Art galleries around the world – the New York’s Frick, Madrid’s Thyssen-Bornemisza, London’s Tate – bear witness to fortunes made in trade being devoted to creating a softer artistic legacy. The Rockefeller Foundation, established by John D. Rockefeller (senior) and his son in 1913 from wealth created by Standard Oil aims to “promote the well-being of mankind throughout the world”. The foundation has donated $14bn at present values to funding research into areas including health, agriculture and the social sciences.

On a somewhat smaller scale the Joseph Rowntree Foundation spends about £10m a year on research into social problems in the UK and the means of solving them. The foundation – and two other charitable trusts – were set up by the Quaker cocoa and chocolate manufacturer to “seek out the underlying causes of weakness or evil.”

By definition, creating a legacy like this takes time, although there is no shortage of wealthy individuals with potential. Lakshmi Mittal has built a global steel empire in recent years while the Chinese businessman, Li Ka Shing, has created one of south -east Asia’s largest conglomerates and personal wealth, according to Forbes magazine, of $23bn. Bill Gates, founder of Microsoft, has been rated the wealthiest person in the world since 1995 by Forbes.

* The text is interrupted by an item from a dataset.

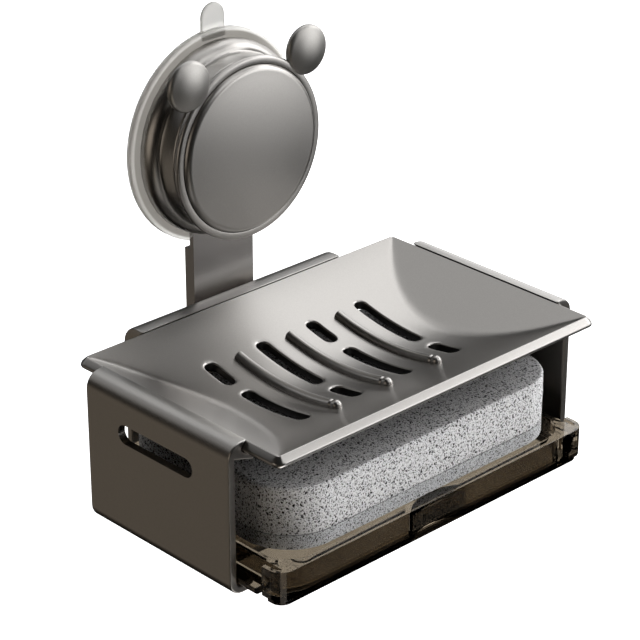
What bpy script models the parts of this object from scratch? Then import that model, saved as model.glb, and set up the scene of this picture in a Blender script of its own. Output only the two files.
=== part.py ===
"""Two-tier draining soap dish on a twist-lock suction mount.

The origin is the centre of the suction pad's flat wall face.
+X is to the right as the user sees it, +Y points into the wall and +Z is up.
All lengths are in metres. A height of a part of the suction mount is its
distance from the wall, so it is -Y in the world.
"""
import math

import bmesh
import bpy
from mathutils import Matrix, Vector

# Clearances and tolerances
SEAT_GAP = 0.0003
RUNNING_GAP = 0.0003
DRAWER_SIDE_GAP = 0.0005
MERGE_DISTANCE = 0.00001
OVERRUN = 0.001
ROUND_STEPS = 40
SMALL_ROUND_STEPS = 16
ARC_STEPS = 6
SMOOTH_ANGLE = math.radians(35.0)

# Suction pad
PAD_RADIUS = 0.0350
PAD_THICKNESS = 0.0023
PAD_LIP_ROUNDING = 0.0009
PAD_FLOOR = 0.0012
PAD_BOSS_WALL = 0.0022
PAD_BOSS_HEIGHT = 0.0042
TAB_WIDTH = 0.0093
TAB_REACH = 0.0086
TAB_ROOT = 0.0030
TAB_THICKNESS = 0.0014
TAB_BACK = 0.0003

# Draw stud and the hard disc that is moulded into the pad
CARRIER_RADIUS = 0.0120
CARRIER_TOP = 0.0052
CARRIER_CHAMFER = 0.0004
STUD_RADIUS = 0.00295
STUD_END = 0.0160
STUD_TIP_CHAMFER = 0.0005
STUD_FLANGE_RADIUS = 0.0070
STUD_FLANGE_THICKNESS = 0.0010
CARRIER_FLOOR = 0.0008

# Hanger strap
STRAP_WIDTH = 0.0254
STRAP_TONGUE_THICKNESS = 0.0018
STRAP_BACK = 0.0001
STRAP_EYE_RADIUS = 0.0220
STRAP_FOOT_RISE = 0.0089
STRAP_CORNER = 0.0030
STRAP_SCREW_RADIUS = 0.0010
STRAP_SCREW_CIRCLE = 0.0184
STRAP_SCREW_HEAD_RADIUS = 0.0021
STRAP_SCREW_HEAD_RISE = 0.0012
STRAP_SCREW_LENGTH = 0.0070
STRAP_SCREW_TIP = 0.0006
STRAP_SCREW_SINK = 0.0001

# Bell housing
HOUSING_FOOT_RADIUS = 0.0319
HOUSING_NECK_RADIUS = 0.0283
HOUSING_FOOT_GAP = 0.0004
HOUSING_FOOT_HEIGHT = 0.0012
HOUSING_SHOULDER_TOP = 0.0082
HOUSING_TOP = 0.0141
HOUSING_WALL = 0.0022
HOUSING_WEB = 0.0018
HOUSING_SLEEVE_WALL = 0.0023
HOUSING_RIB_WIDTH = 0.0014
HOUSING_RIB_COUNT = 6
HOUSING_RIB_DROP = 0.0024
HOUSING_RIB_START = math.radians(30.0)
HOUSING_BOSS_RADIUS = 0.0032
HOUSING_EDGE_CHAMFER = 0.0004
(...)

Whether their names are remembered for more than making lots of money a hundred years from now remains to be seen. But Mr Mittal has established a trust to back promising Indian athletes while Mr Li has provided generous funding to universities in mainland China and Hong Kong. Mr Gates, meanwhile, has poured a large chunk of his fortune into a range of good causes, including fighting Aids, through the Bill & Melinda Gates Foundation.

“Will there be new dynasties? Indubitably,” says Nick Tucker, head of global private clients in the UK at Merrill Lynch. “But the focus is now on philanthropy, not on the children. The names that last will be the ones that pass their legacy on through a set of beliefs rather than blood ties.”